Task brief:
Set down the material once more, exactly as it appears.

Dataset section:
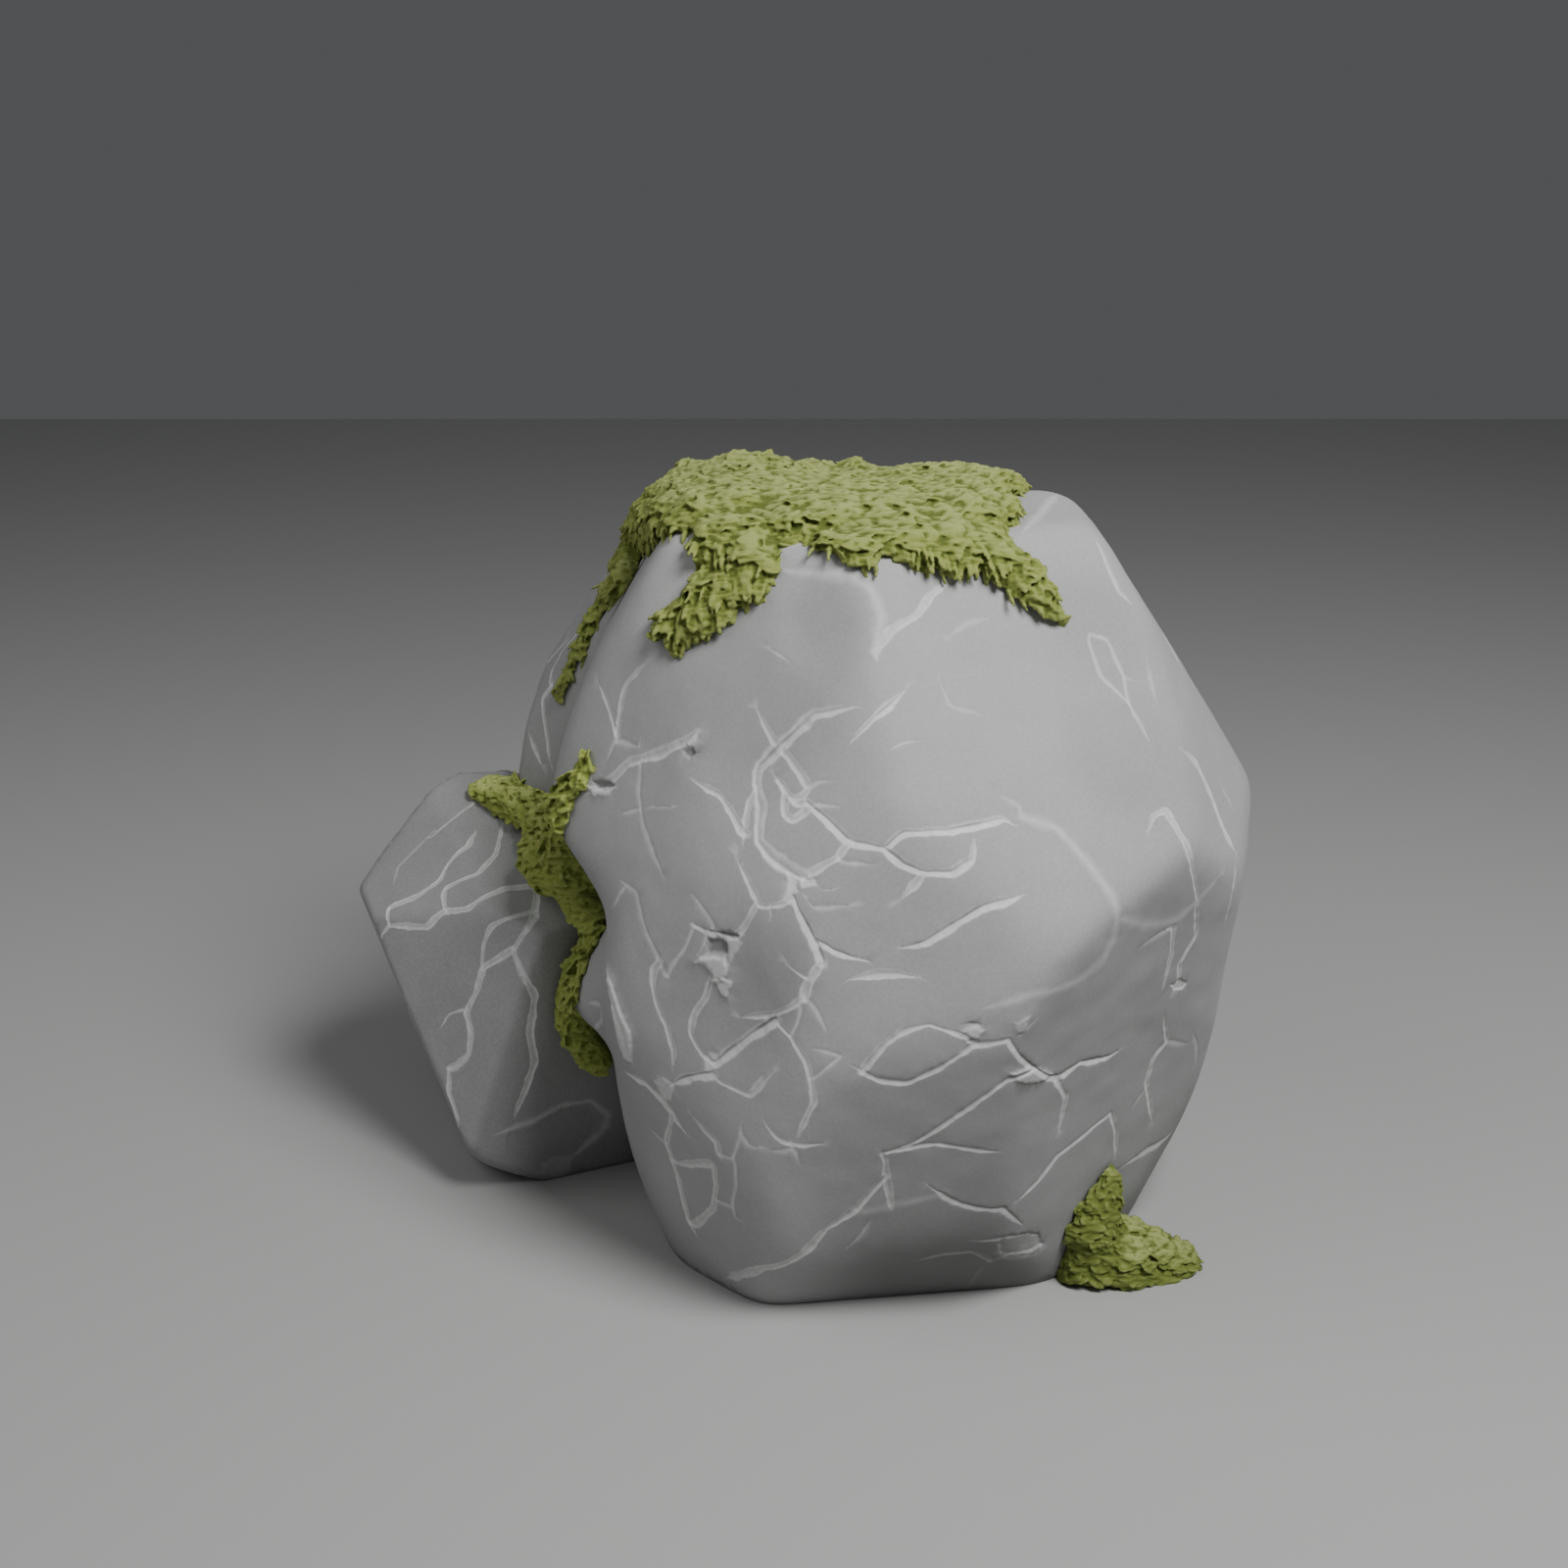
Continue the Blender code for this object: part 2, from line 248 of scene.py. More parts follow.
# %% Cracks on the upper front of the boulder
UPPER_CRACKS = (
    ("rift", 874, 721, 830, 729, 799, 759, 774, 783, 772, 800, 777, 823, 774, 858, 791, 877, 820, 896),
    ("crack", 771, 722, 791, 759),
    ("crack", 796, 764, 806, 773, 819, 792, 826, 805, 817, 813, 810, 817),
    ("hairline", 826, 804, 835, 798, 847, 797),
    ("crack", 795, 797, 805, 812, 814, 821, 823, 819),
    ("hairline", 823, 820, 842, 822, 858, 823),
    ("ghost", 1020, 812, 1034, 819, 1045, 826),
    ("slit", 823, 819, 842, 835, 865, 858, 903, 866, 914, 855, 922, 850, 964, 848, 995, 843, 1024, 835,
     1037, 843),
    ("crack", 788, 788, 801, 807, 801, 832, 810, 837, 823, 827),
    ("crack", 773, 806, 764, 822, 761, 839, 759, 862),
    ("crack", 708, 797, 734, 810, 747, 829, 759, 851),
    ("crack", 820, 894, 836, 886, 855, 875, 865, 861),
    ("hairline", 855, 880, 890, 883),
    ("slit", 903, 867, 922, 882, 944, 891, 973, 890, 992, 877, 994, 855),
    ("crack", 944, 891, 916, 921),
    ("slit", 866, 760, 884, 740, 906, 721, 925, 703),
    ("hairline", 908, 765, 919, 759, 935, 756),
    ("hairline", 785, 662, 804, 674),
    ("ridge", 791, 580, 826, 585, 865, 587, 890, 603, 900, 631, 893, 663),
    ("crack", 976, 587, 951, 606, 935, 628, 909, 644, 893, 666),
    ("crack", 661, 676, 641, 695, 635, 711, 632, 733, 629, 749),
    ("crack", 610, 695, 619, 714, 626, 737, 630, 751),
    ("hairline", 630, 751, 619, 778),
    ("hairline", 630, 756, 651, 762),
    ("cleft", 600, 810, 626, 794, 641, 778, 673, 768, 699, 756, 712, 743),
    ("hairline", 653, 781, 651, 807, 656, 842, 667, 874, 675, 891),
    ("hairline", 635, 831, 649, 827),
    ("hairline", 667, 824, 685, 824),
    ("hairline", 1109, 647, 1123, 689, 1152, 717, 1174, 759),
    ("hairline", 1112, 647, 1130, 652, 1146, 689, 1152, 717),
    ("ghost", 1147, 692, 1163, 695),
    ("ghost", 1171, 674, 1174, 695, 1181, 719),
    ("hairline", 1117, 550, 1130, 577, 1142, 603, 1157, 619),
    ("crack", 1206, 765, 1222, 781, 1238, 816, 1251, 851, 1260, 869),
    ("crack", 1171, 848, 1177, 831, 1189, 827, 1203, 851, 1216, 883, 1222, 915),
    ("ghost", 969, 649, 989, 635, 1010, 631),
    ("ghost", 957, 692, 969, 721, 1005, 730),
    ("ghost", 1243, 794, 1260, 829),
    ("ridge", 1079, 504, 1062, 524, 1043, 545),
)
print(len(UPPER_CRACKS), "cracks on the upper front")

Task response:
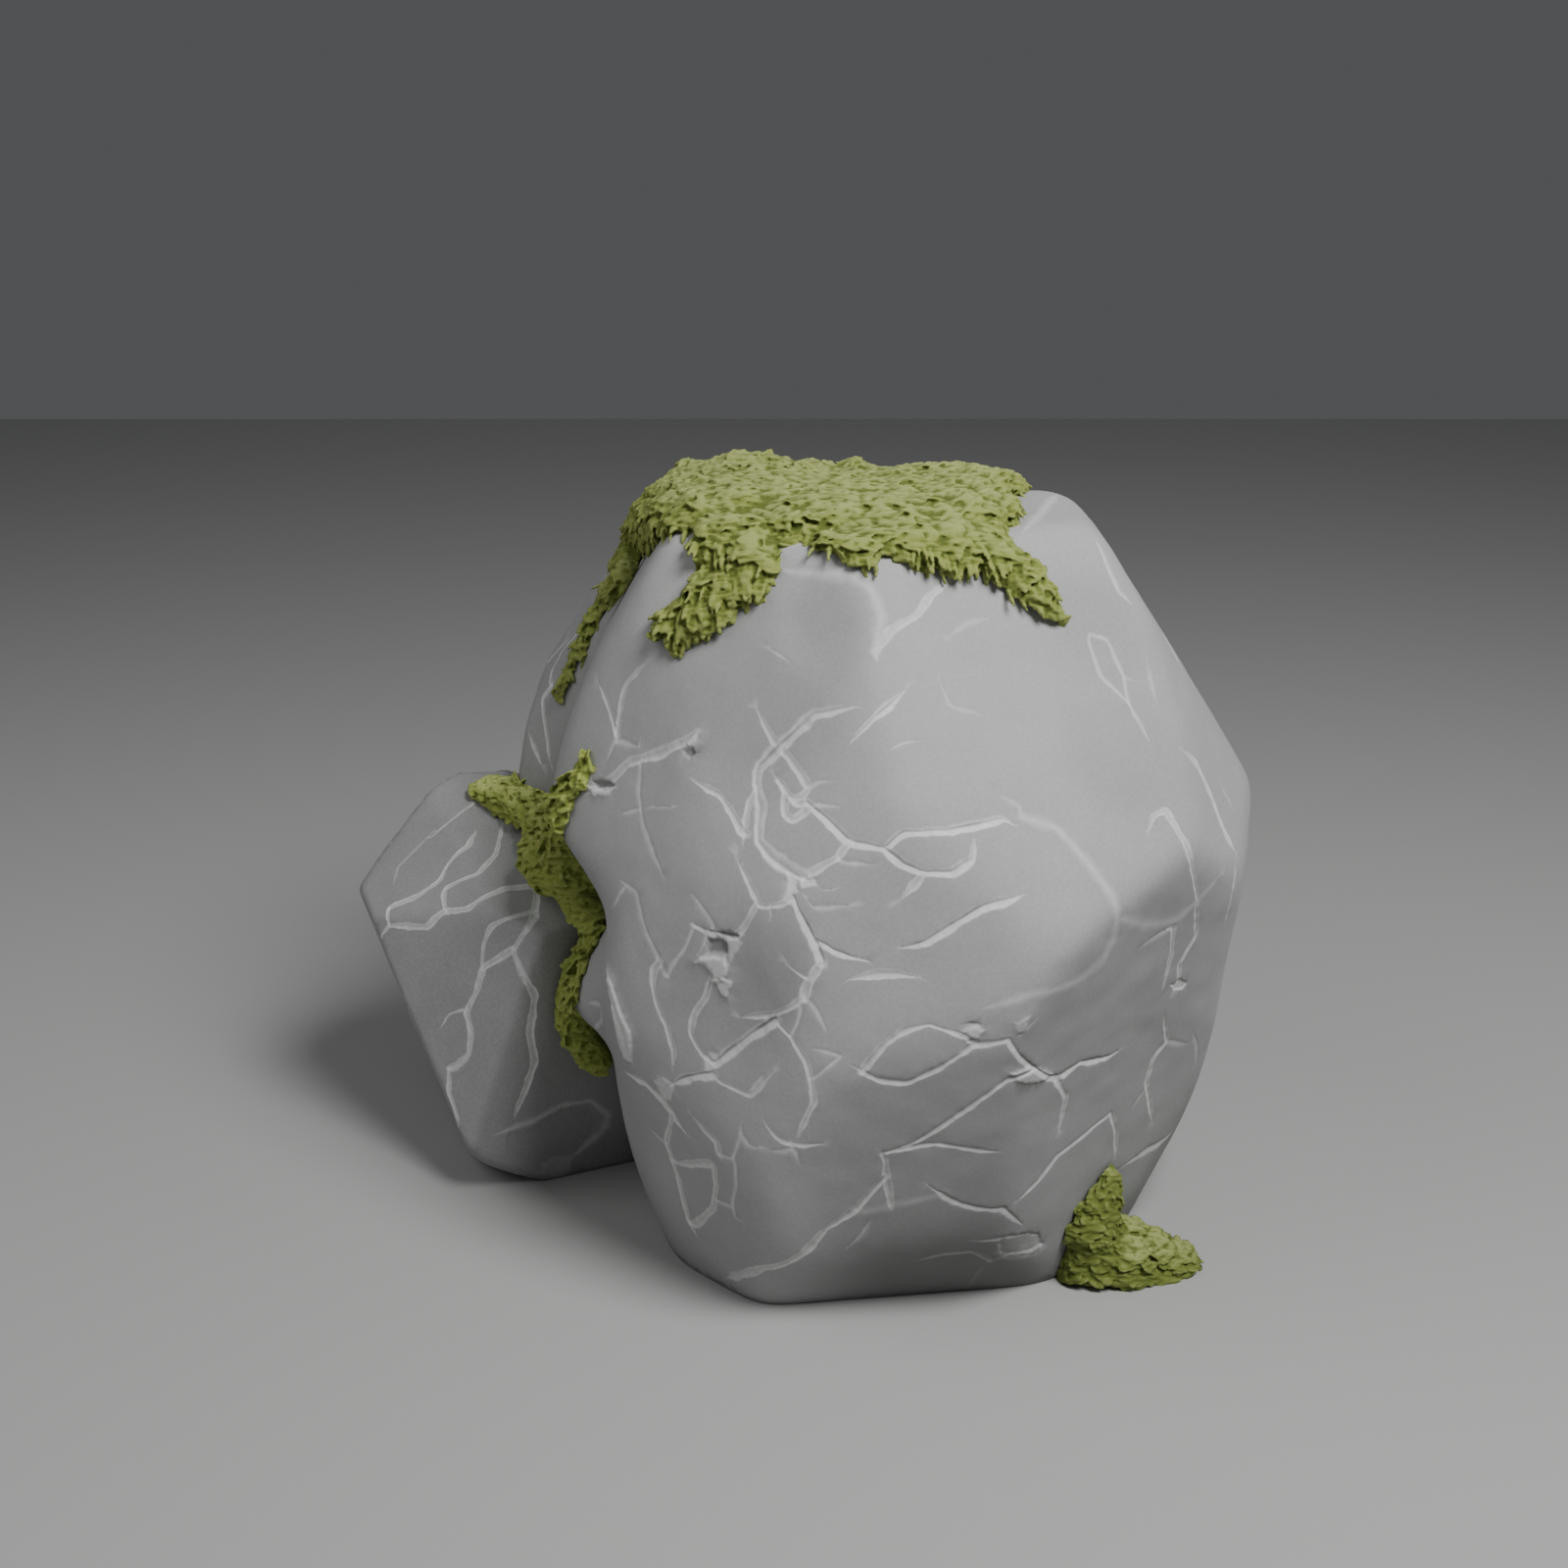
Continue the Blender code for this object: part 2, from line 248 of scene.py. More parts follow.
# %% Cracks on the upper front of the boulder
UPPER_CRACKS = (
    ("rift", 874, 721, 830, 729, 799, 759, 774, 783, 772, 800, 777, 823, 774, 858, 791, 877, 820, 896),
    ("crack", 771, 722, 791, 759),
    ("crack", 796, 764, 806, 773, 819, 792, 826, 805, 817, 813, 810, 817),
    ("hairline", 826, 804, 835, 798, 847, 797),
    ("crack", 795, 797, 805, 812, 814, 821, 823, 819),
    ("hairline", 823, 820, 842, 822, 858, 823),
    ("ghost", 1020, 812, 1034, 819, 1045, 826),
    ("slit", 823, 819, 842, 835, 865, 858, 903, 866, 914, 855, 922, 850, 964, 848, 995, 843, 1024, 835,
     1037, 843),
    ("crack", 788, 788, 801, 807, 801, 832, 810, 837, 823, 827),
    ("crack", 773, 806, 764, 822, 761, 839, 759, 862),
    ("crack", 708, 797, 734, 810, 747, 829, 759, 851),
    ("crack", 820, 894, 836, 886, 855, 875, 865, 861),
    ("hairline", 855, 880, 890, 883),
    ("slit", 903, 867, 922, 882, 944, 891, 973, 890, 992, 877, 994, 855),
    ("crack", 944, 891, 916, 921),
    ("slit", 866, 760, 884, 740, 906, 721, 925, 703),
    ("hairline", 908, 765, 919, 759, 935, 756),
    ("hairline", 785, 662, 804, 674),
    ("ridge", 791, 580, 826, 585, 865, 587, 890, 603, 900, 631, 893, 663),
    ("crack", 976, 587, 951, 606, 935, 628, 909, 644, 893, 666),
    ("crack", 661, 676, 641, 695, 635, 711, 632, 733, 629, 749),
    ("crack", 610, 695, 619, 714, 626, 737, 630, 751),
    ("hairline", 630, 751, 619, 778),
    ("hairline", 630, 756, 651, 762),
    ("cleft", 600, 810, 626, 794, 641, 778, 673, 768, 699, 756, 712, 743),
    ("hairline", 653, 781, 651, 807, 656, 842, 667, 874, 675, 891),
    ("hairline", 635, 831, 649, 827),
    ("hairline", 667, 824, 685, 824),
    ("hairline", 1109, 647, 1123, 689, 1152, 717, 1174, 759),
    ("hairline", 1112, 647, 1130, 652, 1146, 689, 1152, 717),
    ("ghost", 1147, 692, 1163, 695),
    ("ghost", 1171, 674, 1174, 695, 1181, 719),
    ("hairline", 1117, 550, 1130, 577, 1142, 603, 1157, 619),
    ("crack", 1206, 765, 1222, 781, 1238, 816, 1251, 851, 1260, 869),
    ("crack", 1171, 848, 1177, 831, 1189, 827, 1203, 851, 1216, 883, 1222, 915),
    ("ghost", 969, 649, 989, 635, 1010, 631),
    ("ghost", 957, 692, 969, 721, 1005, 730),
    ("ghost", 1243, 794, 1260, 829),
    ("ridge", 1079, 504, 1062, 524, 1043, 545),
)
print(len(UPPER_CRACKS), "cracks on the upper front")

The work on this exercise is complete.